Leatherwork — Tanneries in Fes, Marrakech, and Taroudannt continue the traditional processes of transforming animal skins into soft leather suitable for shoes, bags, cushions, book covers, and more. The main style of shoe for both men and women is flat-soled, heelless slippers called babouches. These are usually made of white, beige, yellow, or red leather and can be decorated with embossed and embroidered patterns. The footwear of Berbers consists of closed leather shoes and boots suitable for rough country terrain.
Metalwork — The importance of metalwork is best seen in Moroccan architecture and furnishings. Doors studded with iron nails turn on iron hinges and are fitted with iron and bronze knockers. Openwork grills of wrought iron decorate windows and balustrades.
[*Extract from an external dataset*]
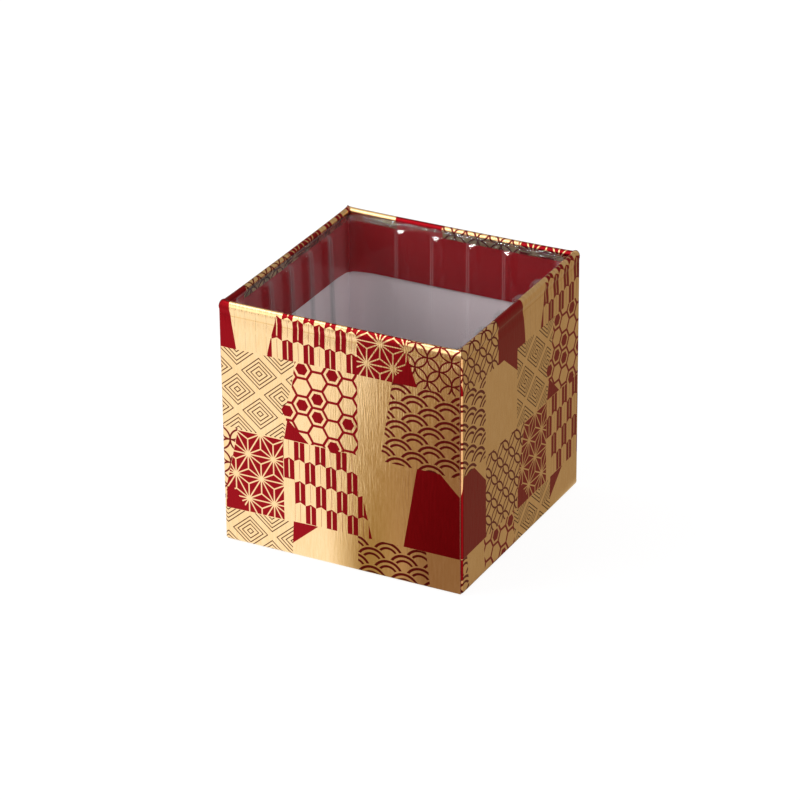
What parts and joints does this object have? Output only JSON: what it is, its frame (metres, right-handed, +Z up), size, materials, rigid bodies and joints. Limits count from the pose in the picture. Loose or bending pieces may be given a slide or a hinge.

The workshops in the souks of Fes, Marrakech, and Taroudannt equip homes with a wealth of objects in copper and brass and teapots of silver and pewter.
Textiles — Morocco has had a well-deserved reputation for textiles since Roman times, especially for the woven and embroidered fabrics of the Berbers. Today, Berber women continue to weave wool blankets, rugs, cloaks, storage bags, and pillow and cushion covers using natural black, brown, and white yarn (which can also be dyed). By the 16th century, Fes became Morocco’s principal center for the weaving of fine wool and silk for both domestic and export markets. Since these times, the city’s professional craftsmen have embroidered silk velvet with gold and silver thread using a flat couched stitch to work elaborate flower and foliage designs for luxurious house furnishings, wedding garments, and horse trappings. Many of the embroidered textiles required for a household — curtains, pillowcases, mattress and bed covers, runners — have been traditionally made by women. Apart from Fes, Meknes and Rabat are also known for their embroidery work.